8. If Thou shalt insist on emceeing, thou shalt write new material every week.
Nothing wrong with emceeing your own show, but if yours is the kind of show that has repeat audience members (and it’s great when it is!) you have to actually put your nose to the grindstone and come up with new material. That’s the single biggest benefit to booking a show. Writing. Take your new material and polish it in other people’s rooms and before you know it, you have a strong 20 minutes. And that’s worth something.
9. Thou shalt purchase a flashlight and a stopwatch.

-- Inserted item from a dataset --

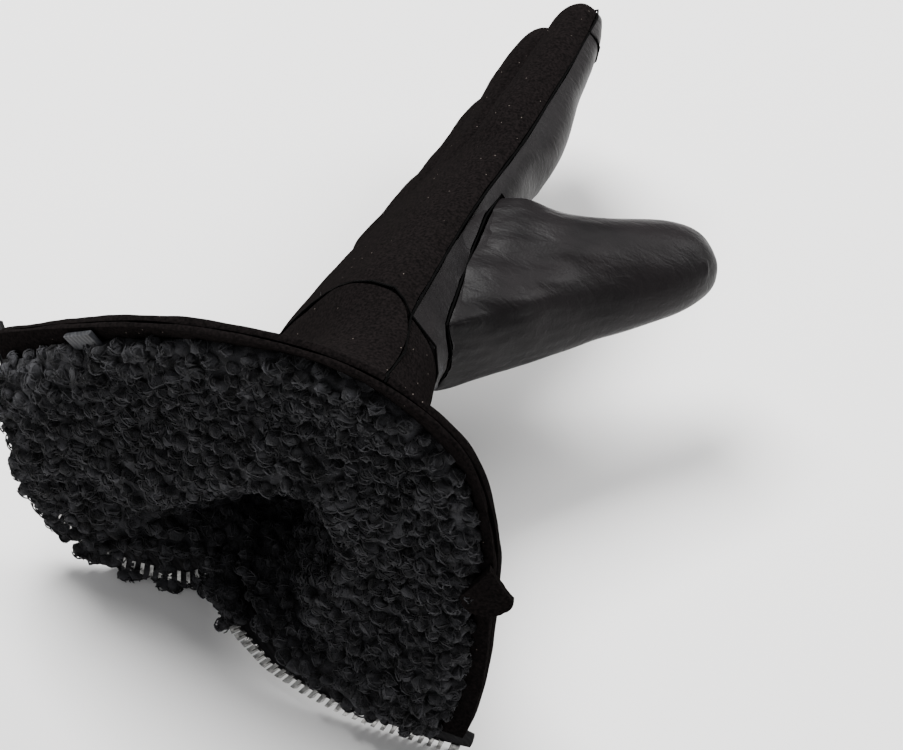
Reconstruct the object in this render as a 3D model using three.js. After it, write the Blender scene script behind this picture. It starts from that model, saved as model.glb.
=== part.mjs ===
// A left-hand winter glove with a leather palm, a cloth back and a cuff lined with curly pile.
// The cuff's zip is open on the little finger's side, so the cuff spreads like an open collar.
// Millimetres, +Z up. The glove lies on its little finger and on the two lower lobes of its cuff.
import * as THREE from "three";

// Driving dimensions: walls and gaps
const GAP = 0.3;
const SEAM_PULL = 0.5;
const TIGHT_PULL = 1.5;
const CLOTH = 2.0;
const LEATHER = 1.8;
const PILE = 8.5;
const FACING = 1.6;
const FACING_WIDTH_SHARE = 0.065;

// Driving dimensions: how the glove lies
const LEAN_DEG = 33;
const DROOP_DEG = 6.2;
const WRIST_HEIGHT = 57.7;

// Driving dimensions: the hand
const KNUCKLE_LINE = 92;
const YOKE_RISE = 19;
const PALM_EDGE_RISE = 1;
const SEAM_SHIFT = 2.6;
const SEAM_SHIFT_FROM = 45;
const SEAM_SHIFT_TO = 110;
const ULNAR_DROP = 10;
const SECTION_POWER = 2.4;
const SHOULDER = 0.95;
const CROTCH_DEPTH = 6;
const HAND_ROWS = 8;

// Across the hand: the ring runs from the little finger's side over the back to the thumb's side,
// and on over the palm. Each finger takes three columns of the back and three of the palm.
const RING = 32;
const SIDE = 4;
const ACROSS = 3;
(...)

AND USE THEM. Stand at the back of the room and flash people when they are going over. Two types of comics go over: brand new amateurs who don’t know their time on stage and egomaniacs who don’t give a shit. If you flash them, then they can’t act like they had no idea. And waving from the back of the room is very distracting. 1 flashlight: 4.95. 1 pack of batteries: 4.00 having a show that actually comes in under time and an audience that wants to return the following week: priceless… (using a TV commercial premise that everyone else has done to death: cheesy.) If comics insist on going way over all the time, stop booking them. Simple as that.
Grasp the concept of time…
10. Thou Shalt not put the same god damned acts on week after week.
God that’s tedious. For fuck sake. If there’s one thing these Comedy Couch arguments have established, it’s that there is a wealth of aspiring amateurs, talented novices and pros who really know their shit. Why put the same acts on week after week. All you do when you book like that is drive your repeat customers away.
Dylan Rhymer is a comedian based in Vancouver, BC.